The drive is very slow, could case turn on losses or failures

temperance:
Modern household machines are plagued with bad electronics and mechanical engineering problems. The best solution when buying a new machine is to request all schematic and go to the store with some tools and take the machine apart in order to find out where it will fail. If they allow, also take a an EFT generator with you to torture the machine a little bit such that constructions like the one shown will fail at once.

Poroit:
G'day Ario87,

What item is the RC load on this triac?

Have you contacted WeEN for technical assistance?

bdunham7:
What exactly is the RC/RL load in this setup and how much current goes through the device in normal usage? 

If the failure occurs when plugged in but the triac is not turned on, perhaps you are exceeding the dV/dt(off) spec.  If it occurs when the triac turns on as power is applied, then perhaps dI/dt is the issue.  Either way, the fix may be an inductor, perhaps with some resistance, in series with the load.  Being more generous with the RC snubber might help too. 

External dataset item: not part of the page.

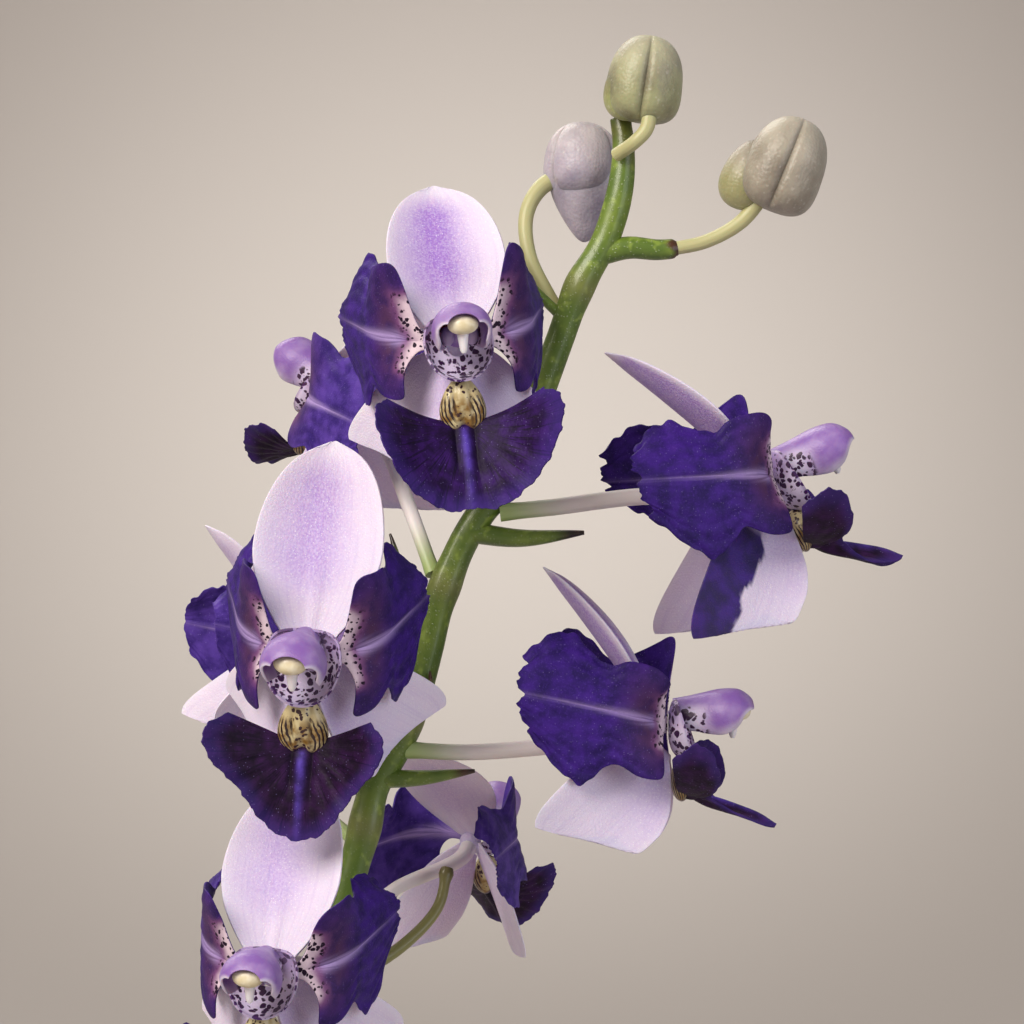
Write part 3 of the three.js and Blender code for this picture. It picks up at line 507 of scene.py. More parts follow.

As for why it happens in the field but not in your lab, have you tried actually plugging them in manually?  Does the device draw any power as it is plugged in?  If so, there might be a bit of arcing that makes things worse.  Also, once a device has been plugged in without a failure, does that device then work properly indefinitely even when moved or unplugged/plugged?  That might mean that some of the devices are a bit more fragile than others, which would be expected I suppose.